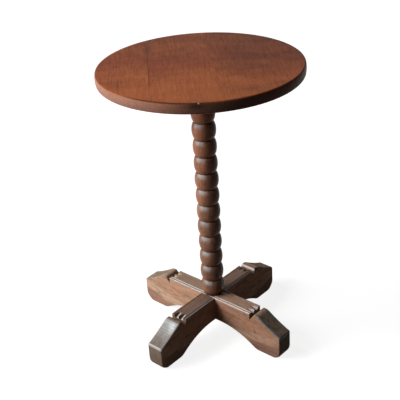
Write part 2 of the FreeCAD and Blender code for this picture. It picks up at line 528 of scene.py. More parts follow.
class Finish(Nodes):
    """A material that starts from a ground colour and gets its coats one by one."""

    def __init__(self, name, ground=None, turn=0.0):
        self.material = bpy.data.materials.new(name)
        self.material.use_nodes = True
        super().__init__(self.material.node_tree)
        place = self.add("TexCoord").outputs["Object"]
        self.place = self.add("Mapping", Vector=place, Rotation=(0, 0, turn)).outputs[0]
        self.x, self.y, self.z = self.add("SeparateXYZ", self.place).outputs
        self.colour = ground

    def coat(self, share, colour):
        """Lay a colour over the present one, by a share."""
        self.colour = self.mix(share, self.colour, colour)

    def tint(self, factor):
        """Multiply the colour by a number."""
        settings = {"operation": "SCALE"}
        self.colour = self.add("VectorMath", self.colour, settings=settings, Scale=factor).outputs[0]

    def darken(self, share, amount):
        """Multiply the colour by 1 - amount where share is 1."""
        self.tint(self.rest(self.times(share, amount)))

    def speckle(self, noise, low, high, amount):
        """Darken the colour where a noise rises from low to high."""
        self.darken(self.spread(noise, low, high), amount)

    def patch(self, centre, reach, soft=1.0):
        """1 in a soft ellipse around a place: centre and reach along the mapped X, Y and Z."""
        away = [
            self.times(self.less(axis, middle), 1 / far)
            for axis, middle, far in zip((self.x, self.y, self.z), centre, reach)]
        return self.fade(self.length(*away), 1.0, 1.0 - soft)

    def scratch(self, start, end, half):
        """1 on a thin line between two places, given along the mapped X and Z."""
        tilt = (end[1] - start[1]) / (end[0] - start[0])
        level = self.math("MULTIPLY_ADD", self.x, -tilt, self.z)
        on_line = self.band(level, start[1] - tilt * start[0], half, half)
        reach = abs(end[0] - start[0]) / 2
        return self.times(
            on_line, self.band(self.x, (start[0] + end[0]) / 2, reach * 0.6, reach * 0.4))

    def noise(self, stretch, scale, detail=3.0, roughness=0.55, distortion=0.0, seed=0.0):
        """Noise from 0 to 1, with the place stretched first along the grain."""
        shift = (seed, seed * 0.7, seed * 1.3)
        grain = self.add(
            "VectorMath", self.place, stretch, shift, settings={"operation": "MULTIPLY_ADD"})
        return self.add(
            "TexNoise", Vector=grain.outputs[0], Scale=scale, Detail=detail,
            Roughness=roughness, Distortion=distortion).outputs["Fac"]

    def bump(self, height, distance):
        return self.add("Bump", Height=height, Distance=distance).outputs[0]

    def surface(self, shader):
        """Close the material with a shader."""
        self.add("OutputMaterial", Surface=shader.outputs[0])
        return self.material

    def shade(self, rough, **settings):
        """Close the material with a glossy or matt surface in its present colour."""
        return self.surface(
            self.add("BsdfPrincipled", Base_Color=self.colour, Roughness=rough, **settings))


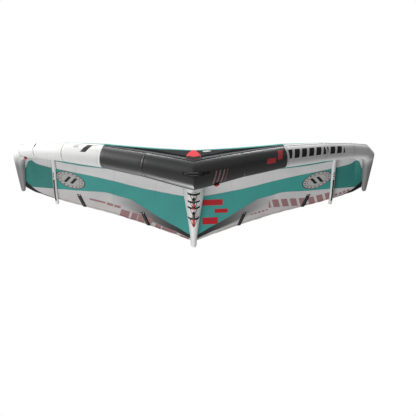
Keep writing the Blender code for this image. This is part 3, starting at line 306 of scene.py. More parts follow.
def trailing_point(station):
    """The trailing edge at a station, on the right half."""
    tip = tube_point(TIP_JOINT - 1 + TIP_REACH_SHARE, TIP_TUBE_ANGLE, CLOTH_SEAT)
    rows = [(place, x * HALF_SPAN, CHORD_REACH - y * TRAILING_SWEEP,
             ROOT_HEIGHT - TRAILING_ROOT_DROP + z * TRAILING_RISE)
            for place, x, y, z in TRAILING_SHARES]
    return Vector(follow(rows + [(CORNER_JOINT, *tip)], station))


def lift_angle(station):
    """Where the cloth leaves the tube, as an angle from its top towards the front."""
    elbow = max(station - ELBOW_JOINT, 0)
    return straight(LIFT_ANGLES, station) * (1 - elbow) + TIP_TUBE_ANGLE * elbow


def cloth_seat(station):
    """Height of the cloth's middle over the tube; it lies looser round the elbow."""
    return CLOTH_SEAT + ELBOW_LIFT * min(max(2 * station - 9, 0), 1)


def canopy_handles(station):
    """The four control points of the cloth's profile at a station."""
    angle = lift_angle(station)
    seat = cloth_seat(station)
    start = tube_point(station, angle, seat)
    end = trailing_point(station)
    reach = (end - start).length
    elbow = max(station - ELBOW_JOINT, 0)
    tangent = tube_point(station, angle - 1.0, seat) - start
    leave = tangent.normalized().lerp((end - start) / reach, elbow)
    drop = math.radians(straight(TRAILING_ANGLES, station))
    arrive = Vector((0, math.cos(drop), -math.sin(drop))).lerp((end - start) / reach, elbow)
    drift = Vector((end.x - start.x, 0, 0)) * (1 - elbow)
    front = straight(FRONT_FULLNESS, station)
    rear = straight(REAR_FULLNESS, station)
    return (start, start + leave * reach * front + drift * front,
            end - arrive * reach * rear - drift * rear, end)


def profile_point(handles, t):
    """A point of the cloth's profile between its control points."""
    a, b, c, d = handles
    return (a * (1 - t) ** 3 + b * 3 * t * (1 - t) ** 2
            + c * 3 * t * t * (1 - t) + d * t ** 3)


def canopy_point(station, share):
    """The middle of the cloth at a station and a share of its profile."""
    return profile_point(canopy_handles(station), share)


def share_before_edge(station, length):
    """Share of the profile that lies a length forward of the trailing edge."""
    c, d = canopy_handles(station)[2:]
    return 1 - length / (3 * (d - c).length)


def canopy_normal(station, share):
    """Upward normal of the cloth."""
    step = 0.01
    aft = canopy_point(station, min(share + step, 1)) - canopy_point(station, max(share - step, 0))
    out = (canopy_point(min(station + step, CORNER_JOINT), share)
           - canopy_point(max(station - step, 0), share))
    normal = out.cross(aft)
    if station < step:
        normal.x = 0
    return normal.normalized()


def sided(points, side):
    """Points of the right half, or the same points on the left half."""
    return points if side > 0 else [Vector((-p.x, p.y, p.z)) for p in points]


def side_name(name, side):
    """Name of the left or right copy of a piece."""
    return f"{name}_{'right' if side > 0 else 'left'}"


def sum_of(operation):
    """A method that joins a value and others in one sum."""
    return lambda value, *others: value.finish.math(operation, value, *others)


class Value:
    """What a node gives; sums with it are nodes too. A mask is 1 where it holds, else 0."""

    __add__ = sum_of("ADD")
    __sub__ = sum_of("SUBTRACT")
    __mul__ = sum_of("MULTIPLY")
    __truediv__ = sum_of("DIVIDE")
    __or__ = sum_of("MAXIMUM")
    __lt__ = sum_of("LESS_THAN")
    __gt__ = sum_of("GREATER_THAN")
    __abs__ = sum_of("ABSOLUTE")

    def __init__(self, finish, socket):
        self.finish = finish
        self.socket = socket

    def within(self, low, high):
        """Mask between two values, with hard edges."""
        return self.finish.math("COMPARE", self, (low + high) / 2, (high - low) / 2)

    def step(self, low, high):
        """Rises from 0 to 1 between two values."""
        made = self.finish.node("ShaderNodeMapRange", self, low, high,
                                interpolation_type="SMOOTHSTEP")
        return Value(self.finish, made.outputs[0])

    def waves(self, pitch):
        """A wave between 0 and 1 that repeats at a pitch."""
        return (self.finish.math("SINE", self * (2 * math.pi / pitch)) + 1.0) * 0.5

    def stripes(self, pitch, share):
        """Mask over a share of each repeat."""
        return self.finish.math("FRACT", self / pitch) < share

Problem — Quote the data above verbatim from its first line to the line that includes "self.colour = self.mix(share, self.colour, colour)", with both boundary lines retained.

Worked solution —
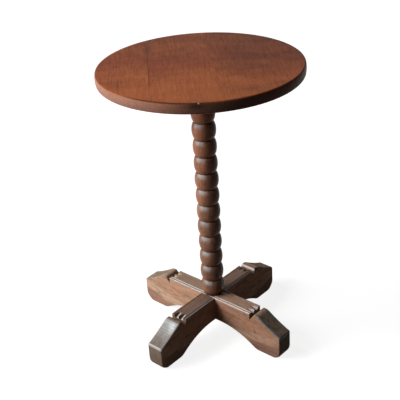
Write part 2 of the FreeCAD and Blender code for this picture. It picks up at line 528 of scene.py. More parts follow.
class Finish(Nodes):
    """A material that starts from a ground colour and gets its coats one by one."""

    def __init__(self, name, ground=None, turn=0.0):
        self.material = bpy.data.materials.new(name)
        self.material.use_nodes = True
        super().__init__(self.material.node_tree)
        place = self.add("TexCoord").outputs["Object"]
        self.place = self.add("Mapping", Vector=place, Rotation=(0, 0, turn)).outputs[0]
        self.x, self.y, self.z = self.add("SeparateXYZ", self.place).outputs
        self.colour = ground

    def coat(self, share, colour):
        """Lay a colour over the present one, by a share."""
        self.colour = self.mix(share, self.colour, colour)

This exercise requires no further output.